In 2016, the total yield of everything grown at Kahumana was around 38,000 pounds. In the first six months of this year alone, the crew has already harvested more than 40,000 pounds of fruits and vegetables. Zuckerman expects to hit 150,000 pounds in 2018.

 

A field at Kahumana Organic Farm with Hakurei turnips, watermelon radishes, cilantro and dill. Photo: Catherine Toth Fox

 

The farm also grows pomelo. It sells 600 pounds of this citrus fruit to Foodland every week, Zuckerman says. Photo: Catherine Toth Fox

 

The farm is home to 500 chickens that provide eggs it serves in the café and sells in its CSA subscription boxes and at farmers markets.
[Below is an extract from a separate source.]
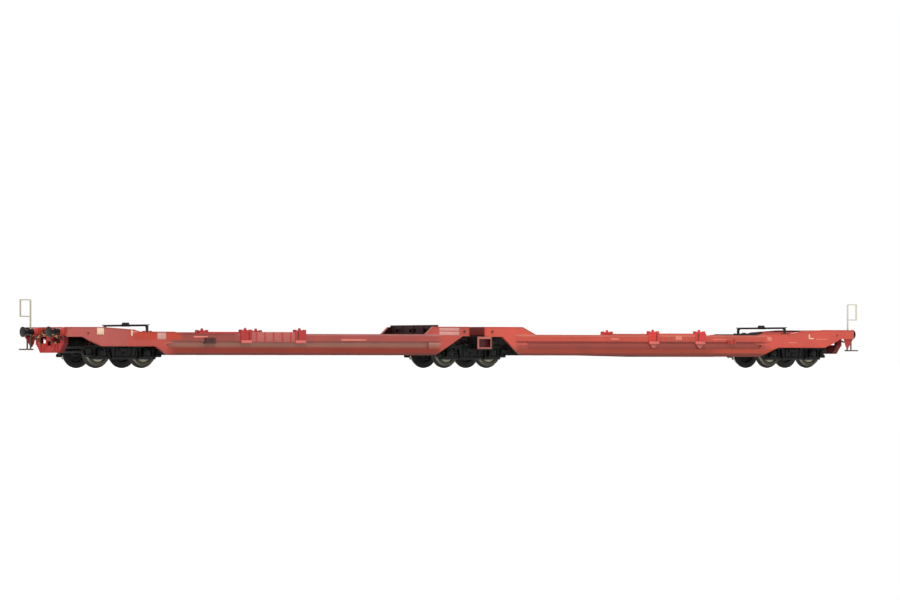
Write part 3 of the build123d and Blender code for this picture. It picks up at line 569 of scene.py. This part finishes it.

Photo: Catherine Toth Fox

 

Workers clean and process baby greens for the farm’s special OKG Mix, a blend of 10 different baby greens including tatsoi, mizuna, burgundy amaranth and red-stemmed Russian kale. Photo: Catherine Toth Fox

 

Eggplant grown on the farm. Photo: Catherine Toth Fox

 

But unlike most commercial farms, this one puts all the money back into its social programs. So, buying Kahumana-grown carrots at the farmers market or a bag of dried māmaki leaves at the farm store supports the nonprofit’s transitional housing and educational programs.

 

“Everything is linked to our social programs,” Zuckerman explains.

 

Fifth annual Farm Festival, 11 a.m. to sunset, Saturday, Oct. 7, Kahumana Organic Farm & Café, 86-660 Lualualei Homestead Road, Wai‘anae, (808) 696-2655, kahumana.org

 


 

This is part of an occasional series called Farm Friday, which highlights Hawai‘i’s vibrant and diverse agricultural industry. Every month we will visit farms, talk to food producers and discuss issues that affect the community from which our food comes.